A porous carbon derived from hyper-crosslinked polymer for hydrogen Storage: Synthesis, characterization, techno-economic analysis

The hydrogen storage capacity of porous carbon materials (PCs) can be improved through various chemical activation processes. From this perspective, a microporous carbon (PC) material derived from a hyper-crosslinked polymer (HCP) via KOH activation was investigated for improved hydrogen storage capacity, achieving a higher surface area and optimized surface chemistry. The impact of activation temperature and KOH-to-precursor ratio (KPR) on surface area and hydrogen uptake was evaluated through process optimization, with KPR ratios ranging from 1:1 to 4:1 at 600 °C, 800 °C, and 900 °C. PC was synthesized from a benzene-based polymer.
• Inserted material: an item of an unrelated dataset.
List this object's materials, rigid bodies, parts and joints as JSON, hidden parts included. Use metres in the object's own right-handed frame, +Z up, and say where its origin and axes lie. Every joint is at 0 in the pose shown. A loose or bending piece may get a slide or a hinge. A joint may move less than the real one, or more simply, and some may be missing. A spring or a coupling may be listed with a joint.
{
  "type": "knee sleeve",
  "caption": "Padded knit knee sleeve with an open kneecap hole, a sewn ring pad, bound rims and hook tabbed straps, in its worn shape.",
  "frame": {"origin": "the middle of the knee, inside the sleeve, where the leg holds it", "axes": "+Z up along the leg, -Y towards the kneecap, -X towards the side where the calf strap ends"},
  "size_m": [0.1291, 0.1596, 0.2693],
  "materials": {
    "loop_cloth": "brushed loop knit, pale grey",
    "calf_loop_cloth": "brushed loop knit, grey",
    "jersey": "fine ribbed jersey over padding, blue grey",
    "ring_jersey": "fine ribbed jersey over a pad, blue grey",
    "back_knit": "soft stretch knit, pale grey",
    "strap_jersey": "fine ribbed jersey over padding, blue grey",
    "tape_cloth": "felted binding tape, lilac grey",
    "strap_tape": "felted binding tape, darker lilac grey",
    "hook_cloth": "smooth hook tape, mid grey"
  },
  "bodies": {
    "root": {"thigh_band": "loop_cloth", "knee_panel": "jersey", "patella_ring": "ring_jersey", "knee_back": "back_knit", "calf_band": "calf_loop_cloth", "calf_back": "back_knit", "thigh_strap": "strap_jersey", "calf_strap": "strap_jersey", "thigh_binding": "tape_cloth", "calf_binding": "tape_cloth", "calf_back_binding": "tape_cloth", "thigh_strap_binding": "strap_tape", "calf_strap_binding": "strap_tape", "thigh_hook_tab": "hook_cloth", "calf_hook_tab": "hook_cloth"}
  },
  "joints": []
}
PC-900-4 showed a very high surface area of 2042 m2/g and high hydrogen uptake up to 126 cm3/g at 77 K/1 bar, at 900 °C, and a KPR ratio of 4:1. The optimal activation conditions for maximizing surface area were identified as 900 °C and a KPR ratio of 4:1 over 2 h. Within the increase of KPR mass ratio from 1:1 to 4:1 at 900 °C, PC materials exhibited a significant increase in surface area from 1107 m2/g to 2042 m2/g. The techno-economic analysis was conducted to evaluate material synthesis, total operating cost, and total cost per unit area. The techno-economic study results confirmed that low-temperature synthesis is economically viable, whereas higher-temperature processes deliver significant performance advantages. These findings highlight the potential of PC-900-4 as a promising solid sorbent for hydrogen storage.